Kewajiban ini sudah masuk dalam Perda 02
tahun 2009 tentang Penataan
Pasar Tradisional, Pusat Perbelanjaan, dan Toko Modern.
Dalam kerjasama pembangunan pasar
perlu dikaji pola penempatan PKL tanpa perlu membeli kios dari pengembang
pasar. Oleh karenanya, dalam setiap perjanjian kerjasama Pemkot harus
memasukkan klausul yang memungkinkan Pemkot mendapatkan ruang dagang yang bisa
digunakan untuk menampung PKL. Dengan kepemilikan ada pada pemerintah kota,
pola sewa bisa diatur lebih fleksibel sehingga maksud kerjasama dalam upaya
menampung PKL lebih realistis.
Namun demikian langkah formalisasi
diatas bukanlah satu-satunya solusi. Sebagai kelompok yang punya mobilitas tinggi
dan cendrung adaptif terhadap tuntutan pasar, PKL perlu diberi ruang gerak
tanpa terjebak pada formalisasi usaha.
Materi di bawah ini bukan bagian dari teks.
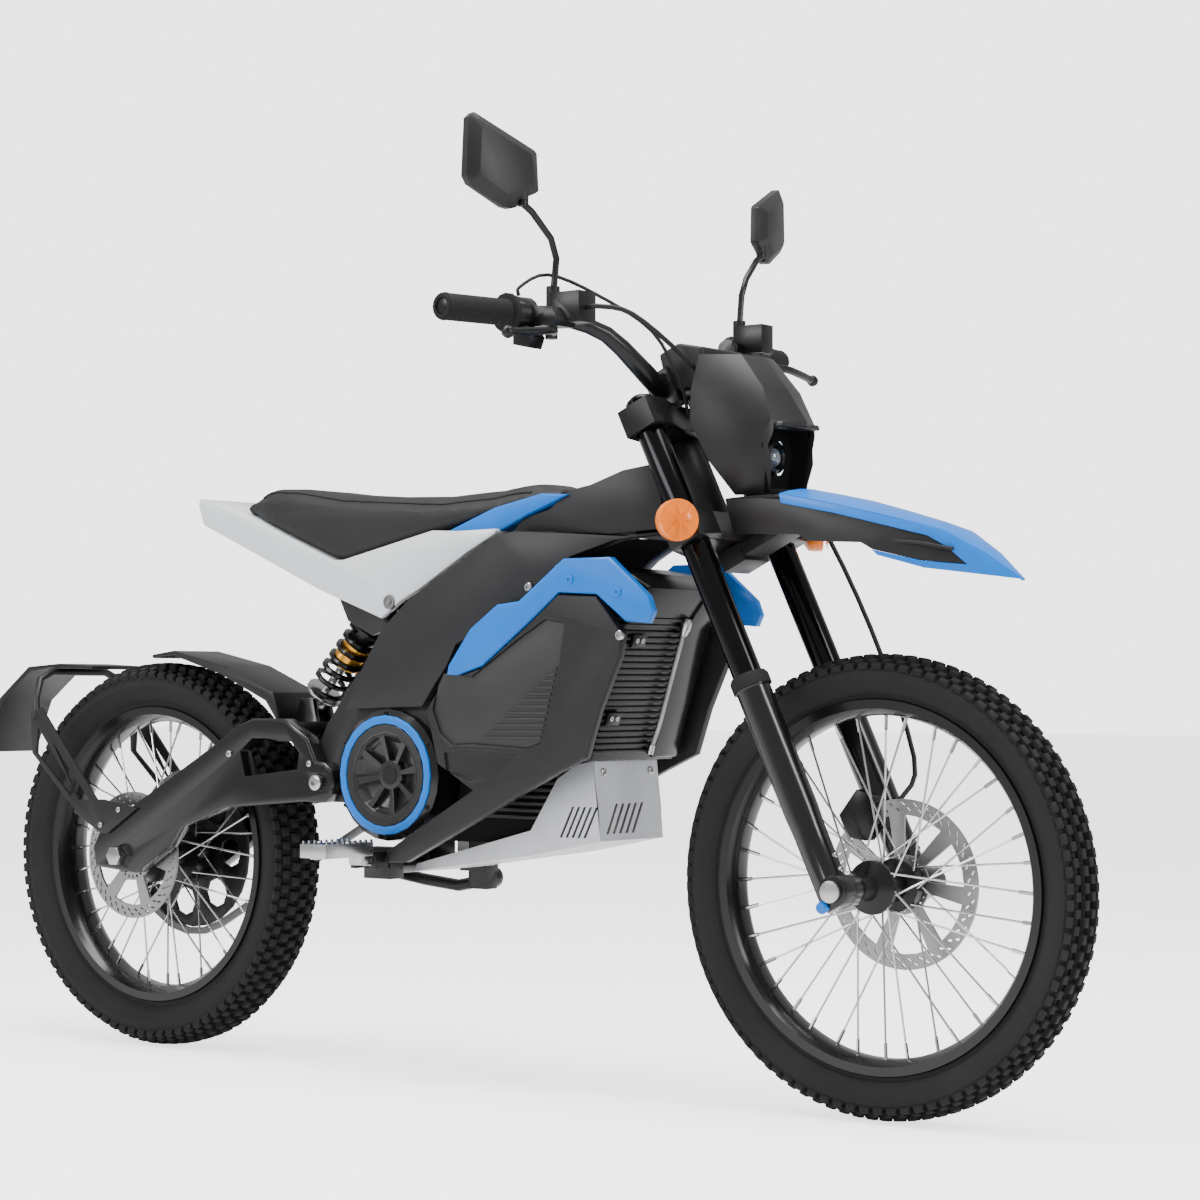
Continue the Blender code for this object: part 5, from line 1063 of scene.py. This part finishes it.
SHOCK_AXIS = (SHOCK_HIGH - SHOCK_LOW).normalized()
rounded("shock_body", 0.0008, black_metal)
rounded("shock_rod", 0.0006, bright_metal)
gold = finish("gold_anodised", (0.62, 0.30, 0.04), 0.28, metallic=0.9, grain=900, bump=0.05, drift=0.1)
sleeve = revolved(
    [
        (0.092, 0.0212), (0.092, 0.0238), (0.106, 0.0238), (0.108, 0.0228), (0.122, 0.0228),
        (0.124, 0.0238), (0.132, 0.0238), (0.132, 0.0212),
    ],
    SHOCK_LOW, SHOCK_AXIS, 40, "preload_sleeve",
)
dress(sleeve, gold, "shock_body", 30)
spring = rounded_copy("shock_spring", 0, "shock_coil")
dress(spring, gloss_black, "shock_body", 60)
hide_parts("shock_spring")
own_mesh(spring)


# Drive, stand and foot pegs ----------------------------------------------------------------------
# A roller chain between blackened sprockets on the left, a tubular side stand, and folding cast
# pegs whose two long edges carry rows of teeth.
rounded("chain", 0.0006, cast_metal)
rounded("drive_sprocket", 0.0006, cast_metal)
rounded("rear_sprocket", 0.0006, black_metal)
rounded("side_stand", 0.0015, black_metal)
rounded("peg_carrier", 0.0015, black_metal)
for side, label in ((-1, "right"), (1, "left")):
    node = "foot_peg_" + label
    rounded(node, 0.0012, bright_metal)
    low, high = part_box(node)
    teeth = []
    for edge in (low.x + 0.0025, high.x - 0.0025):
        for i in range(9):
            y = side * (0.162 + i * (max(abs(low.y), abs(high.y)) - 0.168) / 8)
            tooth = extruded(
                [
                    (edge - 0.0022, high.z - 0.002), (edge + 0.0022, high.z - 0.002),
                    (edge + 0.0012, high.z + 0.0042), (edge - 0.0012, high.z + 0.0042),
                ],
                y - 0.0018, y + 0.0018,
            )
            teeth.append(tooth)
    dress(joined(teeth, "peg_teeth_" + label), bright_metal, node, 30)


# Tyres -------------------------------------------------------------------------------------------
# Trials-pattern tyres: a smooth carcass with two moulded lines on each wall, and staggered rows of
# rubber blocks across the crown and shoulders. Both are made the same way in their own sizes.
FRONT_AXLE = (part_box("front_axle")[0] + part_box("front_axle")[1]) / 2
REAR_AXLE = (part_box("rear_axle")[0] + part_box("rear_axle")[1]) / 2
FRONT_AXLE.y = 0.0
REAR_AXLE.y = 0.0
tread_rubber = finish(
    "tyre_rubber", (0.012, 0.012, 0.0125), 0.78, grain=700, bump=0.35, drift=0.2, specular=0.2,
)


def turned(name, profile, centre, steps=96):
    """A ring spun round the Y axis through centre from a closed outline of (sideways, radius) points."""
    rest()
    bpy.ops.mesh.primitive_circle_add(vertices=len(profile), location=(0, 0, 0))
    piece = bpy.context.object
    piece.name = name
    for vertex, (sideways, radius) in zip(piece.data.vertices, profile):
        vertex.co = (centre.x + radius, centre.y + sideways, centre.z)
    bpy.ops.object.mode_set(mode="EDIT")
    bpy.ops.mesh.select_all(action="SELECT")
    bpy.ops.mesh.spin(steps=steps, angle=2 * math.pi, center=centre, axis=(0, 1, 0))
    bpy.ops.mesh.select_all(action="SELECT")
    bpy.ops.mesh.remove_doubles(threshold=0.00002)
    bpy.ops.mesh.normals_make_consistent(inside=False)
    bpy.ops.object.mode_set(mode="OBJECT")
    return piece


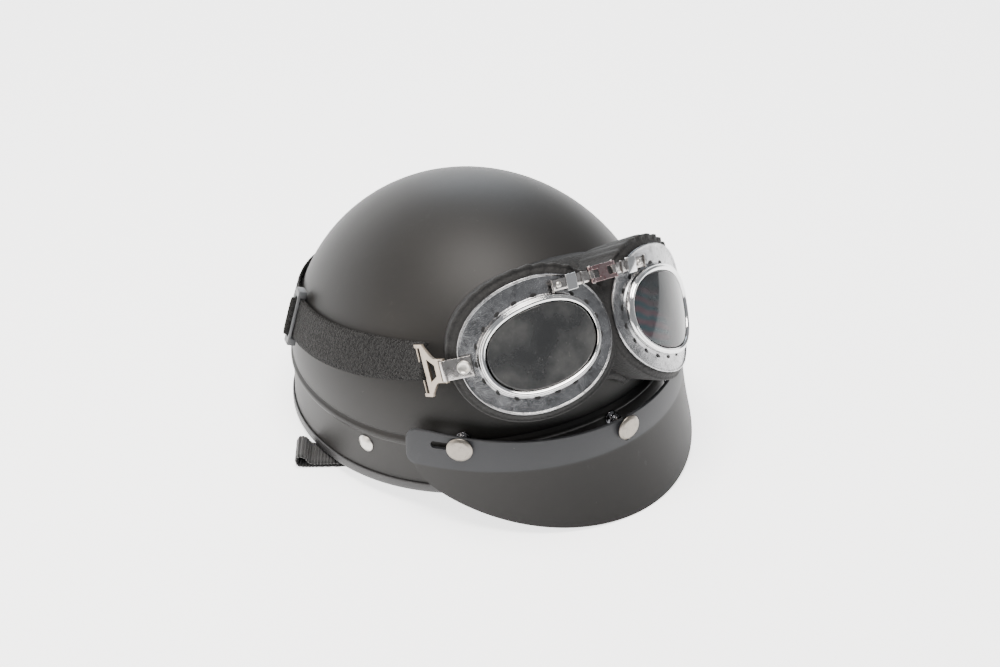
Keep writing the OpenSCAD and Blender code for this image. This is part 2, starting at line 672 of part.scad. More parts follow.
// Angle round the shell of the point p, and how far p stands off the shell.
function wall_angle(p) = atan2(p.x / half_w, -p.y / half_l);
function wall_gap(p) =
    let (q = [p.x / half_w, p.y / half_l, (p.z - widest_z) / (crown_h - widest_z)])
    (q * q - 1) / (2 * norm([q.x / half_w, q.y / half_l, q.z / (crown_h - widest_z)]));
function rod_at(side) = placed(mirrored(knuckle_point + rod_x * hook_x, side));
rods = [rod_at(-1), rod_at(1)];
rod_angles = [wall_angle(rods[0]), wall_angle(rods[1])];
function side_x(a) = 0.93 * half_w * sin(a);
function side_y(a) = -0.93 * half_l * cos(a);
// Height of the strap's centre line at angle a. It climbs to the right hook and sags to the left one.
strap_slope = 0.143;
strap_base = rods[0].z + strap_slope * side_y(rod_angles[0]);
strap_sag = strap_base - strap_slope * side_y(rod_angles[1]) - rods[1].z;
strap_span = side_x(rod_angles[1]) - side_x(rod_angles[0]);
function strap_z(a) =
    strap_base - strap_slope * side_y(a) - strap_sag * pow((side_x(a) - side_x(rod_angles[0])) / strap_span, 2);
function strap_up(a) = unit(wall(a, strap_z(a) + 1, 0) - wall(a, strap_z(a) - 1, 0));
function strap_section(a, low, high, w) =
    let (p = wall(a, strap_z(a), 0), u = strap_up(a) * w / 2, n = outward(p))
    [p - u + n * high, p + u + n * high, p + u + n * low, p - u + n * low];
slider_angle = 119;
strap_low = 1.5;
strap_end = 1.0;
rod_hole_d = rod_d + 0.4;
// Near its hook the strap leaves the shell, towards the rod, and swells into the loop that holds it.
function strap_near(a, i, reach) = max(0, 1 - (abs(a) - abs(rod_angles[i])) / reach);
function strap_thick(a, i) = 2 * elastic_t + rod_hole_d * min(1, pow(strap_near(a, i, 8), 3));
function strap_rise(a, i) =
    (wall_gap(rods[i]) - strap_low - elastic_t - rod_hole_d / 2) * pow(min(1, strap_near(a, i, 20)), 2);
module side_strap(from, to, i) {
    steps = 20;
    loft([for (k = [0 : steps])
        let (a = from + (to - from) * k / steps, low = strap_low + strap_rise(a, i))
        strap_section(a, low, low + strap_thick(a, i), strap_w - 3.6 * min(1, strap_near(a, i, 20)))]);
}
module goggle_strap_right() {
    color([0.12, 0.12, 0.12]) difference() {
        stand() side_strap(1.5 - slider_angle, rod_angles[0] + strap_end, 0);
        on_goggles() hook_place() translate([rod_x, 0, 0]) rotate([90, 0, 0])
            cylinder(d = rod_hole_d, h = strap_w + 8, center = true);
    }
}
module goggle_strap_left() {
    color([0.12, 0.12, 0.12]) difference() {
        stand() side_strap(rod_angles[1] - strap_end, slider_angle, 1);
        on_goggles() for_side(1) hook_place() translate([rod_x, 0, 0]) rotate([90, 0, 0])
            cylinder(d = rod_hole_d, h = strap_w + 8, center = true);
    }
}
module goggle_strap_rear() {
    steps = 26;
    from = slider_angle + 0.3;
    to = 361.2 - slider_angle;
    color([0.12, 0.12, 0.12]) stand() loft([for (k = [0 : steps])
        strap_section(from + (to - from) * k / steps, strap_low, strap_low + elastic_t, strap_w)]);
}

slider_w = 10;
slider_h = strap_w + 11;
function strap_mid(a) = wall(a, strap_z(a), 0);
slider_point = strap_mid(-slider_angle);
slider_run = unit(strap_mid(1 - slider_angle) - strap_mid(-1 - slider_angle));
slider_out = unit(outward(slider_point) - (outward(slider_point) * slider_run) * slider_run);
slider_up = cross(slider_out, slider_run);
// X along the strap towards the goggles, Y up its width and Z out of the shell.
module slider_place() {
    set_at(slider_point, slider_run, slider_up, slider_out) children();
}
bar_low = strap_low + 2 * elastic_t + 0.5;
module strap_slider() {
    rail = (slider_h - strap_w - 1) / 2;
    color([0.2, 0.2, 0.22]) stand() slider_place() {
        for (y = [-slider_h / 2, slider_h / 2 - rail])
            translate([-slider_w / 2, y, clear + 0.6]) cube([slider_w, rail, bar_low + 1.4 - clear]);
        translate([-slider_w / 2, -slider_h / 2, bar_low]) cube([2.6, slider_h, 2]);
        translate([slider_w / 2 - 2.6, -slider_h / 2, bar_low]) cube([2.6, slider_h, 2]);
    }
}
// Sewn end of the elastic, folded back over the slider.
module strap_end_loop() {
    color([0.12, 0.12, 0.12]) stand() slider_place()
        translate([-slider_w / 2 + 3.1, -strap_w / 2 + 1, bar_low + 0.3]) difference() {
            cube([3.8, strap_w - 2, 5]);
            translate([1.2, -1, 1.2]) cube([1.4, strap_w, 2.6]);
        }
}

// ---- chin strap ----

// Webbing through points [x, y, height above the floor, direction of its width].
function webbing_centre(p) = [p.x, p.y, p.z + floor_z(p.y)];
function webbing_section(points, i) =
    let (
        n = len(points),
        p = webbing_centre(points[i]),
        run = unit(webbing_centre(points[min(n - 1, i + 1)]) - webbing_centre(points[max(0, i - 1)])),
        across = [cos(points[i][3]), sin(points[i][3]) * cos(rest_tilt), sin(points[i][3]) * sin(rest_tilt)],
        side = unit(across - (across * run) * run),
        up = cross(run, side),
        w = side * webbing_w / 2,
        t = up * webbing_t / 2
    )
    [p - w + t, p + w + t, p + w - t, p - w - t];
module webbing(points) {
    loft([for (i = [0 : len(points) - 1]) webbing_section(points, i)]);
}
function strap_start(side, h, off) =
    let (p = wall(side * rivet_angle, h, -shell_t - webbing_in - off))
    [p.x, p.y, p.z - floor_z(p.y), side < 0 ? 281 : 259];
function hang(side) =
    [strap_start(side, 33, 0), strap_start(side, 25, 0), strap_start(side, 14, 0.6), strap_start(side, 7, 2)];
chin_right = concat(hang(-1), [[-107 * half_w / 120, -26, 6, 276], [-100, -27.5, 3.6, 265], [-90, -30, 3.5, 258],
    [-75, -33.5, 3.6, 257], [-62, -37, 4.8, 260], [-53, -40, 6.6, 270], [-43, -40, 6.6, 270]]);
chin_left = concat(hang(1), [[106 * half_w / 120, -26, 4.4, 262], [98, -28, 1.7, 264], [84, -32, 1.2, 266],
    [62, -37, 1.1, 268], [50, -39, 2.6, 270], [40, -40, 5.2, 270], [32, -40, 7.2, 270], [4, -40, 7.6, 270]]);
// Point of the spare end, so many millimetres out from beside the rim.
function tail_at(out, height) = [-107 * half_w / 120 - out * 0.766, 4 + out * 0.643, height, 230];
fold_r = 4.2;
tail = concat([[-43, -40, 2.6, 270], [-53, -40, 2.5, 268], [-62, -36, 1.4, 248]],
    [tail_at(-46, 0.9), tail_at(-30, 0.9), tail_at(-10, 0.9), tail_at(12, 0.9), tail_at(28, 0.9)],
    [for (turn = [-60, -20, 20, 60]) tail_at(32.8 + fold_r * cos(turn), 5.1 + fold_r * sin(turn))],
    [tail_at(31, 7.8), tail_at(27.4, 3.5), tail_at(20, 3.2), tail_at(8, 3.2)]);
module chin_strap(side, points) {
    color([0.1, 0.1, 0.1]) stand() difference() {
        webbing(points);
        rivet_place(side) cylinder(d = rivet_shank_d, h = 24, center = true);
    }
}
module chin_strap_right() { chin_strap(-1, chin_right); }
module chin_strap_left() { chin_strap(1, chin_left); }
module chin_strap_tail() {
    color([0.1, 0.1, 0.1]) stand() webbing(tail);
}

buckle_z = floor_z(-40);
module buckle_place() {
    translate([-48, -40, buckle_z]) rotate([rest_tilt, 0, 0]) children();
}
buckle_l = 42;
buckle_w = 28;
buckle_h = 10;
lever_pin_d = 2.5;
module buckle_housing() {
    color([0.12, 0.12, 0.13]) stand() buckle_place() difference() {
        translate([0.2, -buckle_w / 2, 0.2]) cube([buckle_l, buckle_w, buckle_h]);
        translate([12, -9.6, 3.2]) cube([buckle_l, 19.2, 3.2]);
        for (z = [2.5, 6.6])
            translate([-1, -webbing_w / 2 - 0.5, z - webbing_t / 2 - 0.5]) cube([6.8, webbing_w + 1, webbing_t + 1]);
        translate([6, -7, 6.3]) cube([26, 14, 8]);
        translate([6, -7, 4.8]) cube([6, 14, 4]);
        translate([9, -buckle_w / 2 - 1, 7.6]) rotate([-90, 0, 0]) cylinder(d = lever_pin_d, h = buckle_w + 2);
    }
}
module buckle_lever() {
    color([0.6, 0.08, 0.06]) stand() buckle_place() difference() {
        union() {
            translate([9, -6.6, 7.6]) rotate([-90, 0, 0]) cylinder(d = 5, h = 13.2);
            translate([9, -6.6, 8]) cube([21, 13.2, 2.1]);
        }
        translate([9, -8, 7.6]) rotate([-90, 0, 0]) cylinder(d = lever_pin_d + 0.1, h = 16);
    }
}
module lever_pin() {
    color([0.7, 0.7, 0.7]) stand() buckle_place()
        translate([9, -buckle_w / 2 + 1, 7.6]) rotate([-90, 0, 0]) cylinder(d = lever_pin_d, h = buckle_w - 2);
}
module buckle_tongue() {
    color([0.65, 0.65, 0.66]) stand() buckle_place() difference() {
        union() {
            translate([16, -9, 3.7]) cube([30, 18, 2.2]);
            translate([46, -14, 3.7]) cube([13, 28, 2.2]);
        }
        translate([51, -12.5, 2]) cube([4, 25, 6]);
        translate([20, -4, 2]) cube([5, 8, 6]);
    }
}

outer_shell();
edge_trim();
foam_liner();
crown_pad();
headband_pad();
nape_pad();
strap_rivets();
rivet_washers();
side_snap_studs();
front_snap_stud();
peak();
snap_cap_right();
snap_cap_front();
snap_cap_left();
face_pad();
frame_right();
frame_left();
lens_ring_right();
lens_ring_left();
lens_right();
lens_left();
bridge_clamps();
bridge_link();
bridge_pins();
bridge_rivets();
bracket_right();
bracket_left();
bracket_rivets();
strap_hook_right();
strap_hook_left();
goggle_strap_right();
goggle_strap_left();
goggle_strap_rear();
strap_slider();
strap_end_loop();
chin_strap_right();
chin_strap_left();
chin_strap_tail();
buckle_housing();
buckle_lever();
lever_pin();
buckle_tongue();
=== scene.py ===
# Open-face motorcycle helmet with a tilting peak held by snap caps and aviator goggles, in metres.
import bpy, bmesh, math
from mathutils import Matrix, Vector, noise


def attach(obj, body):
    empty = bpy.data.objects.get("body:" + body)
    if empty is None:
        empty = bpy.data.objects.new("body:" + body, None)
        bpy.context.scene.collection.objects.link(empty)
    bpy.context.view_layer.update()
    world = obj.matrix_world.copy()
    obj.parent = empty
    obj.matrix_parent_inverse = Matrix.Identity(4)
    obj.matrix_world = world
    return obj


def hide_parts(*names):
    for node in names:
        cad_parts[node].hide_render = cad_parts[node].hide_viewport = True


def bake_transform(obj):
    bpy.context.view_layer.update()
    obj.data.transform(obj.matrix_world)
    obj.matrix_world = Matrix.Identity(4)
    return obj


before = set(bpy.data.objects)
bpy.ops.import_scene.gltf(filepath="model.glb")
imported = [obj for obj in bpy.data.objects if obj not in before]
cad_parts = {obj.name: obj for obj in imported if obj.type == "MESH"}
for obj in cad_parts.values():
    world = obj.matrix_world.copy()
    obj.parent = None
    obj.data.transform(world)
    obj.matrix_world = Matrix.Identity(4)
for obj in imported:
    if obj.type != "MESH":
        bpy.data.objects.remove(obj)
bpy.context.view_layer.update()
print("frame loaded")
sin, cos, pi = math.sin, math.cos, math.pi


def clamp(x, low=0.0, high=1.0):
    return max(low, min(high, x))


# the shell's surface, in millimetres in the upright helmet's own frame

shellSize = {"halfWidth": 120.0, "halfLength": 135.0, "crown": 157.0, "wall": 3.0, "widest": 30.5,
             "rimRise": 12.0, "flare": 0.012, "beadHeight": 34.6, "bead": 1.3, "riseFade": 60, "columns": 240}
rimSize = {"thick": 1.4, "low": 1.4, "high": 5.0}
peakSize = {"thick": 2.2, "bandGap": 14.0, "tabGap": 9.0, "crease": 30.5, "band": 19.0, "bandRise": 5.6,
            "riseBy": 55, "drop": 14.3, "reach": 25.5, "tabAngle": 62.0, "billAngle": 59.5, "tabRound": 8.0,
            "tabSpread": 2.15, "columns": 150}

shell = shellSize
rearY = (shell["halfLength"] + rimSize["thick"]) * (1 + shell["flare"] * (1 + rimSize["low"] / shell["widest"]) ** 2)
tipFlare = 1 + shell["flare"] * (1 + peakSize["drop"] / shell["widest"]) ** 2
tipY = -(shell["halfLength"] + peakSize["reach"]) * tipFlare
restTilt = math.atan2(peakSize["drop"] - rimSize["low"], rearY - tipY)
liftZ = rearY * sin(restTilt) + rimSize["low"] * cos(restTilt)


def outlineShare(z, off):
    if z >= shell["widest"]:
        return math.sqrt(max(0.0, 1 - ((z - shell["widest"]) / (shell["crown"] - shell["widest"] + off)) ** 2))
    return 1 + shell["flare"] * (1 - z / shell["widest"]) ** 2


def wall(angle, z, off):  # degrees from the forehead, positive to the wearer's left
    a, k = math.radians(angle), outlineShare(z, off)
    return Vector(((shell["halfWidth"] + off) * k * sin(a), -(shell["halfLength"] + off) * k * cos(a), z))


def rimZ(angle):
    c = cos(math.radians(angle))
    return shell["rimRise"] * c * c if c > 0 else 0.0


def riseShare(h):
    return clamp(1 - (h - shell["beadHeight"] - 4) / shell["riseFade"])


def domeZ(level, off=0.0):
    return shell["widest"] + (shell["crown"] - shell["widest"] + off) * sin(math.radians(level))


def outward(p):
    return Vector((p.x / shell["halfWidth"] ** 2, p.y / shell["halfLength"] ** 2,
                   max(0.0, p.z - shell["widest"]) / (shell["crown"] - shell["widest"]) ** 2)).normalized()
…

Dalam jangka pendek dan menengah membuat
zonasi bagi PKL sebagaimana diatur dalam Perda Penataan dan Pembinaan PKL bisa
menjadi bagian dari solusi. Namun dalam jangka panjang penataan ruang yang
memungkinkan mereka memiliki lokasi usaha dengan pola tidak menetap menjadi
salah satu alternatif solusi mengatasi kesemrawutan Kota Bandung selama ini.